Archeologists uncovered a 2,000-year-old underground city in southern Turkey that is thought to be the largest of its kind that may have served as a shelter for early Christians fleeing Roman persecution.

The first underground chambers of the ancient complex were discovered roughly two years ago during a project in the Midyat district of Mardin province to clean and maintain old streets and residences, according to Live Science.

According to Gani Tarkan, the director of the Mardin Museum and the project's head of excavations, the project's workers initially uncovered a limestone cave, followed by a route into the rest of the subterranean city. However, Tarkan noted that while some of the locals were aware that there were caves beneath Midyat, they were unaware that there was an entire underground city.

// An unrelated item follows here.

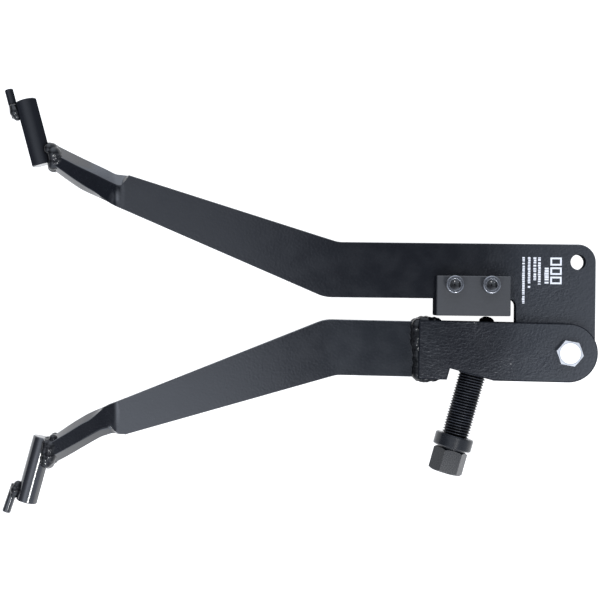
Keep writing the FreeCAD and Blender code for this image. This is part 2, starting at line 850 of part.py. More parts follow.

Now, 49 chambers, as well as connecting corridors, water wells, grain storage silos, rooms of residences, and places of worship, including a Christian church and a massive hall with a Star of David emblem on the wall, were thought to be a Jewish synagogue, have been discovered in the colossal complex.

According to Tarkan, artifacts discovered in the caverns, such as Roman-era coins and oil lamps, show that the subterranean complex was erected in the second or third centuries A.D.

There's still a lot to explore. Tarkan thought that just around 5% of the underground city, now known as Matiate, has been investigated so far, covering an area of more than 100,000 square feet (10,000 square m). He estimated that the total facility was greater than 4 million square feet (400,000 square meters) and could have held between 60,000 and 70,000 people.

"It was first built as a hiding place or escape area," he stated, suggesting that the city has served as a shelter.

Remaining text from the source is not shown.